>> START DATASET CONTENT

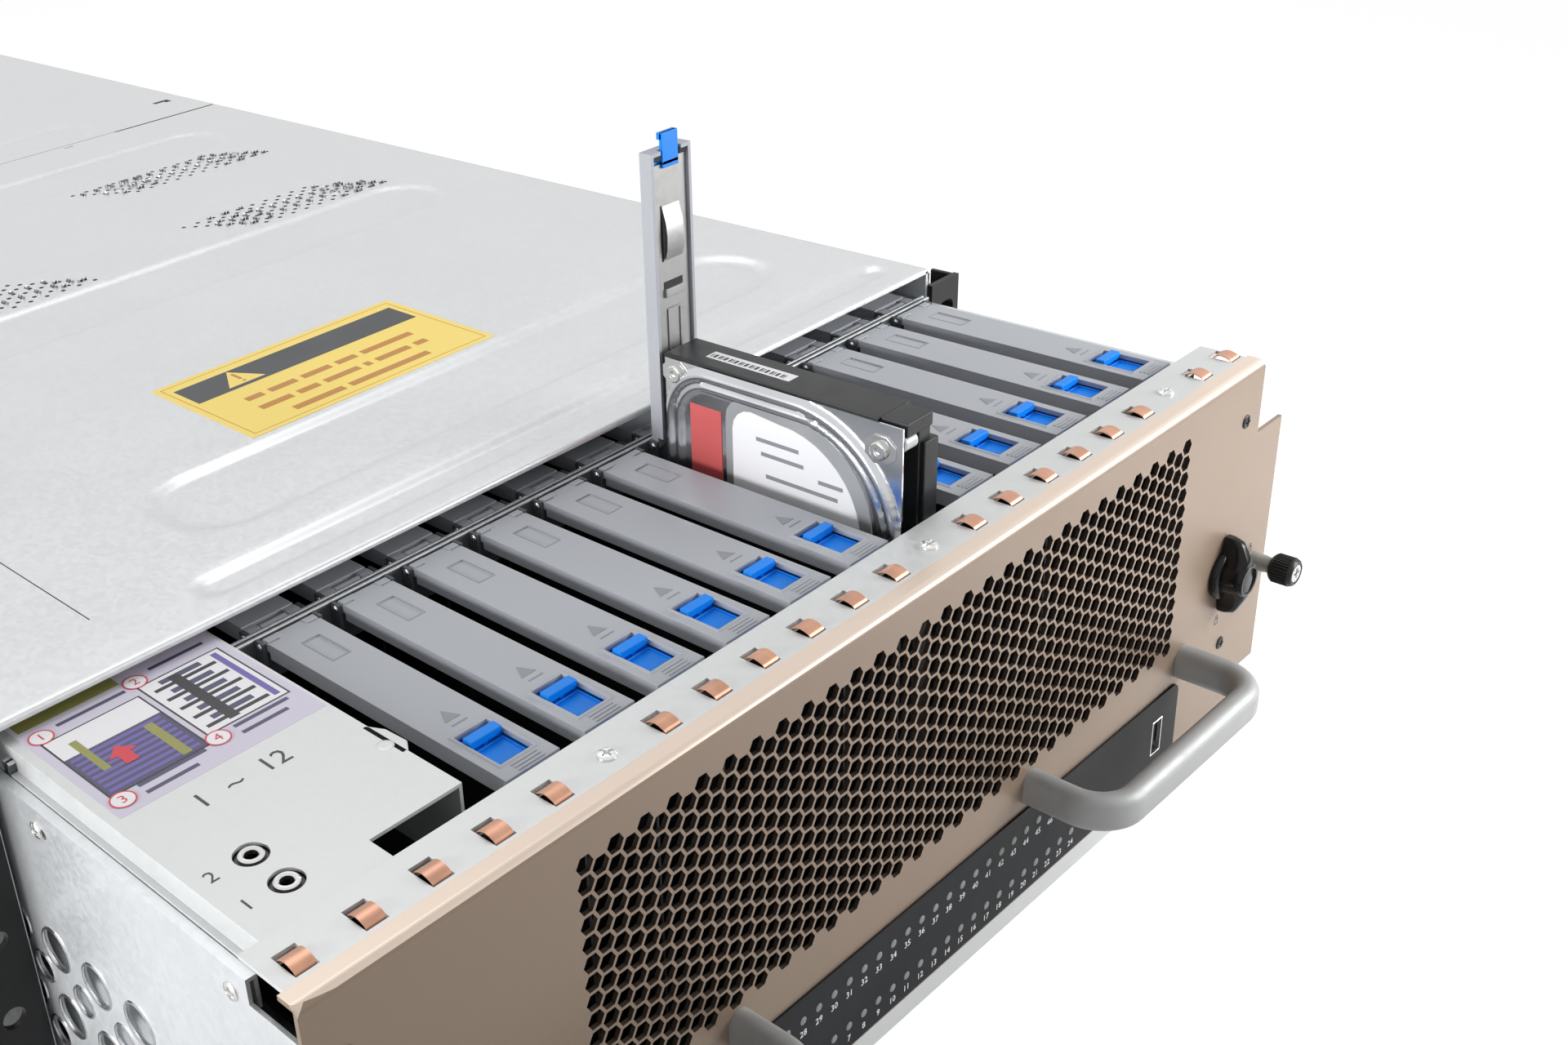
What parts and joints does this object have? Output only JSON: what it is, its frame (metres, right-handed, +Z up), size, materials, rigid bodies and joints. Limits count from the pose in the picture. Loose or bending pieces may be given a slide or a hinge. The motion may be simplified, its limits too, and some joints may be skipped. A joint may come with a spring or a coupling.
{
  "type": "rackmount server chassis",
  "caption": "Four-unit rack server chassis with a pull-out drawer of upright drive bays under hinged, latched lids, with one drive raised.",
  "frame": {"origin": "centre of the underside of the chassis floor", "axes": "+X to the right seen from the front, +Y towards the back along the drawer's travel, +Z up"},
  "size_m": [0.4826, 1.063, 0.2781],
  "materials": {
    "galvanised_steel": "spangled galvanised sheet",
    "front_cover_steel": "spangled galvanised sheet with pressed ribs",
    "drawer_steel": "bright galvanised sheet",
    "bezel_paint": "satin gold-beige powder coat",
    "black_paint": "satin black powder coat",
    "rail_steel": "rolled bright steel",
    "screw_steel": "bright plated",
    "copper": "bright copper alloy",
    "lid_plastic": "fine moulded texture",
    "latch_blue": "satin moulded",
    "pin_steel": "drawn pin stock",
    "divider_steel": "dark plated sheet",
    "board_green": "solder-masked laminate",
    "drive_metal": "pressed lid on a black cast body",
    "handle_aluminium": "satin brushed and anodised",
    "knob_plastic": "glossy black moulding",
    "thumb_black": "black knurled head, bright face",
    "strip_slate": "dark slate film",
    "light_grey": "frosted window",
    "port_metal": "plated shell",
    "fan_black": "moulded",
    "supply_steel": "bare steel case"
  },
  "bodies": {
    "chassis": {"chassis_base": "galvanised_steel", "rear_panel": "galvanised_steel", "front_top_cover": "front_cover_steel", "rear_top_cover": "front_cover_steel", "rack_ears": "black_paint", "outer_rails": "rail_steel", "chassis_screws": "screw_steel", "mainboard": "board_green", "fan_frames": "fan_black"},
    "middle_rails": {"middle_rails": "rail_steel"},
    "drawer": {"drawer_tub": "drawer_steel", "front_panel": "bezel_paint", "front_frame": "drawer_steel", "emi_fingers": "copper", "drawer_screws": "screw_steel", "led_strip": "strip_slate", "led_windows": "light_grey", "ports": "port_metal", "handles": "handle_aluminium", "label_plate": "drawer_steel", "crossbars": "drawer_steel", "hinge_pins": "pin_steel", "bay_dividers": "divider_steel", "backplane": "board_green", "rear_covers": "lid_plastic", "inner_rails": "rail_steel"},
    "fan_rotor_1": {"fan_rotor_1": "fan_black"},
    "fan_rotor_2": {"fan_rotor_2": "fan_black"},
    "fan_rotor_3": {"fan_rotor_3": "fan_black"},
    "power_supply_1": {"power_supply_1": "supply_steel"},
    "power_supply_2": {"power_supply_2": "supply_steel"},
    "drive": {"drive": "drive_metal"},
    "knob_left": {"knob_left": "knob_plastic"},
    "knob_right": {"knob_right": "knob_plastic"},
    "thumbscrew_left": {"thumbscrew_left": "thumb_black"},
    "thumbscrew_right": {"thumbscrew_right": "thumb_black"},
    "cover_01": {"cover_01": "lid_plastic"},
    "latch_01": {"latch_01": "latch_blue"},
    "cover_02": {"cover_02": "lid_plastic"},
    "latch_02": {"latch_02": "latch_blue"},
    "cover_03": {"cover_03": "lid_plastic"},
    "latch_03": {"latch_03": "latch_blue"},
    "cover_04": {"cover_04": "lid_plastic"},
    "latch_04": {"latch_04": "latch_blue"},
    "cover_05": {"cover_05": "lid_plastic"},
    "latch_05": {"latch_05": "latch_blue"},
    "cover_06": {"cover_06": "lid_plastic"},
    "latch_06": {"latch_06": "latch_blue"},
    "cover_07": {"cover_07": "lid_plastic"},
    "latch_07": {"latch_07": "latch_blue"},
    "cover_08": {"cover_08": "lid_plastic"},
    "latch_08": {"latch_08": "latch_blue"},
    "cover_09": {"cover_09": "lid_plastic"},
    "latch_09": {"latch_09": "latch_blue"},
    "cover_10": {"cover_10": "lid_plastic"},
    "latch_10": {"latch_10": "latch_blue"},
    "cover_11": {"cover_11": "lid_plastic"},
    "latch_11": {"latch_11": "latch_blue"},
    "cover_12": {"cover_12": "lid_plastic"},
    "latch_12": {"latch_12": "latch_blue"}
  },
  "joints": [
    {"name": "drawer_slide", "type": "slide", "parent": "chassis", "child": "drawer", "axis": [0, -1, 0], "range_m": [0, 0.345]},
    {"name": "middle_rail_slide", "type": "slide", "parent": "chassis", "child": "middle_rails", "axis": [0, -1, 0], "range_m": [0, 0.1725]},
    {"name": "drive_lift", "type": "slide", "parent": "drawer", "child": "drive", "axis": [0, 0, 1], "range_m": [-0.0448, 0.12]},
    {"name": "fan_spin_1", "type": "hinge", "parent": "chassis", "child": "fan_rotor_1", "pos_m": [-0.138, 0.126, 0.076], "axis": [0, 1, 0], "continuous": true},
    {"name": "fan_spin_2", "type": "hinge", "parent": "chassis", "child": "fan_rotor_2", "pos_m": [0, 0.126, 0.076], "axis": [0, 1, 0], "continuous": true},
    {"name": "fan_spin_3", "type": "hinge", "parent": "chassis", "child": "fan_rotor_3", "pos_m": [0.138, 0.126, 0.076], "axis": [0, 1, 0], "continuous": true},
    {"name": "supply_slide_1", "type": "slide", "parent": "chassis", "child": "power_supply_1", "axis": [0, 1, 0], "range_m": [0, 0.18]},
    {"name": "supply_slide_2", "type": "slide", "parent": "chassis", "child": "power_supply_2", "axis": [0, 1, 0], "range_m": [0, 0.18]},
    {"name": "knob_turn_left", "type": "hinge", "parent": "drawer", "child": "knob_left", "pos_m": [-0.206, -0.576, 0.089], "axis": [0, 1, 0], "range_deg": [0, 90]},
    {"name": "thumbscrew_turn_left", "type": "hinge", "parent": "drawer", "child": "thumbscrew_left", "pos_m": [-0.2317, -0.576, 0.083], "axis": [0, 1, 0], "continuous": true},
    {"name": "knob_turn_right", "type": "hinge", "parent": "drawer", "child": "knob_right", "pos_m": [0.206, -0.576, 0.089], "axis": [0, -1, 0], "range_deg": [0, 90]},
    {"name": "thumbscrew_turn_right", "type": "hinge", "parent": "drawer", "child": "thumbscrew_right", "pos_m": [0.2317, -0.576, 0.083], "axis": [0, 1, 0], "continuous": true},
    {"name": "cover_hinge_01", "type": "hinge", "parent": "drawer", "child": "cover_01", "pos_m": [-0.121, -0.4374, 0.1643], "axis": [-1, 0, 0], "range_deg": [0, 90]},
    {"name": "latch_slide_01", "type": "slide", "parent": "cover_01", "child": "latch_01", "axis": [0, 1, 0], "range_m": [0, 0.003], "stiffness_N_per_m": 300, "springref_m": -0.002},
    {"name": "cover_hinge_02", "type": "hinge", "parent": "drawer", "child": "cover_02", "pos_m": [-0.09175, -0.4374, 0.1643], "axis": [-1, 0, 0], "range_deg": [0, 90]},
    {"name": "latch_slide_02", "type": "slide", "parent": "cover_02", "child": "latch_02", "axis": [0, 1, 0], "range_m": [0, 0.003], "stiffness_N_per_m": 300, "springref_m": -0.002},
    {"name": "cover_hinge_03", "type": "hinge", "parent": "drawer", "child": "cover_03", "pos_m": [-0.0625, -0.4374, 0.1643], "axis": [-1, 0, 0], "range_deg": [0, 90]},
    {"name": "latch_slide_03", "type": "slide", "parent": "cover_03", "child": "latch_03", "axis": [0, 1, 0], "range_m": [0, 0.003], "stiffness_N_per_m": 300, "springref_m": -0.002},
    {"name": "cover_hinge_04", "type": "hinge", "parent": "drawer", "child": "cover_04", "pos_m": [-0.03325, -0.4374, 0.1643], "axis": [-1, 0, 0], "range_deg": [0, 90]},
    {"name": "latch_slide_04", "type": "slide", "parent": "cover_04", "child": "latch_04", "axis": [0, 1, 0], "range_m": [0, 0.003], "stiffness_N_per_m": 300, "springref_m": -0.002},
    {"name": "cover_hinge_05", "type": "hinge", "parent": "drawer", "child": "cover_05", "pos_m": [-0.004, -0.4374, 0.1643], "axis": [-1, 0, 0], "range_deg": [0, 90]},
    {"name": "latch_slide_05", "type": "slide", "parent": "cover_05", "child": "latch_05", "axis": [0, 1, 0], "range_m": [0, 0.003], "stiffness_N_per_m": 300, "springref_m": -0.002},
    {"name": "cover_hinge_06", "type": "hinge", "parent": "drawer", "child": "cover_06", "pos_m": [0.02525, -0.4374, 0.1643], "axis": [-1, 0, 0], "range_deg": [0, 90]},
    {"name": "latch_slide_06", "type": "slide", "parent": "cover_06", "child": "latch_06", "axis": [0, 1, 0], "range_m": [0, 0.003], "stiffness_N_per_m": 300, "springref_m": -0.002},
    {"name": "cover_hinge_07", "type": "hinge", "parent": "drawer", "child": "cover_07", "pos_m": [0.0545, -0.4374, 0.1643], "axis": [-1, 0, 0], "range_deg": [-3, 12]},
    {"name": "latch_slide_07", "type": "slide", "parent": "cover_07", "child": "latch_07", "axis": [0, 0, -1], "range_m": [0, 0.003], "stiffness_N_per_m": 300, "springref_m": -0.002},
    {"name": "cover_hinge_08", "type": "hinge", "parent": "drawer", "child": "cover_08", "pos_m": [0.08375, -0.4374, 0.1643], "axis": [-1, 0, 0], "range_deg": [0, 90]},
    {"name": "latch_slide_08", "type": "slide", "parent": "cover_08", "child": "latch_08", "axis": [0, 1, 0], "range_m": [0, 0.003], "stiffness_N_per_m": 300, "springref_m": -0.002},
    {"name": "cover_hinge_09", "type": "hinge", "parent": "drawer", "child": "cover_09", "pos_m": [0.113, -0.4374, 0.1643], "axis": [-1, 0, 0], "range_deg": [0, 90]},
    {"name": "latch_slide_09", "type": "slide", "parent": "cover_09", "child": "latch_09", "axis": [0, 1, 0], "range_m": [0, 0.003], "stiffness_N_per_m": 300, "springref_m": -0.002},
    {"name": "cover_hinge_10", "type": "hinge", "parent": "drawer", "child": "cover_10", "pos_m": [0.14225, -0.4374, 0.1643], "axis": [-1, 0, 0], "range_deg": [0, 90]},
    {"name": "latch_slide_10", "type": "slide", "parent": "cover_10", "child": "latch_10", "axis": [0, 1, 0], "range_m": [0, 0.003], "stiffness_N_per_m": 300, "springref_m": -0.002},
    {"name": "cover_hinge_11", "type": "hinge", "parent": "drawer", "child": "cover_11", "pos_m": [0.1715, -0.4374, 0.1643], "axis": [-1, 0, 0], "range_deg": [0, 90]},
    {"name": "latch_slide_11", "type": "slide", "parent": "cover_11", "child": "latch_11", "axis": [0, 1, 0], "range_m": [0, 0.003], "stiffness_N_per_m": 300, "springref_m": -0.002},
    {"name": "cover_hinge_12", "type": "hinge", "parent": "drawer", "child": "cover_12", "pos_m": [0.20075, -0.4374, 0.1643], "axis": [-1, 0, 0], "range_deg": [0, 90]},
    {"name": "latch_slide_12", "type": "slide", "parent": "cover_12", "child": "latch_12", "axis": [0, 1, 0], "range_m": [0, 0.003], "stiffness_N_per_m": 300, "springref_m": -0.002}
  ],
  "couplings": [
    {"joint": "middle_rail_slide", "follows": "drawer_slide", "ratio": 0.5}
  ]
}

>> END DATASET CONTENT

SET EXERCISE
Return all lines with the word "bodies" in them.

EXERCISE OUTPUT
What parts and joints does this object have? Output only JSON: what it is, its frame (metres, right-handed, +Z up), size, materials, rigid bodies and joints. Limits count from the pose in the picture. Loose or bending pieces may be given a slide or a hinge. The motion may be simplified, its limits too, and some joints may be skipped. A joint may come with a spring or a coupling.
  "bodies": {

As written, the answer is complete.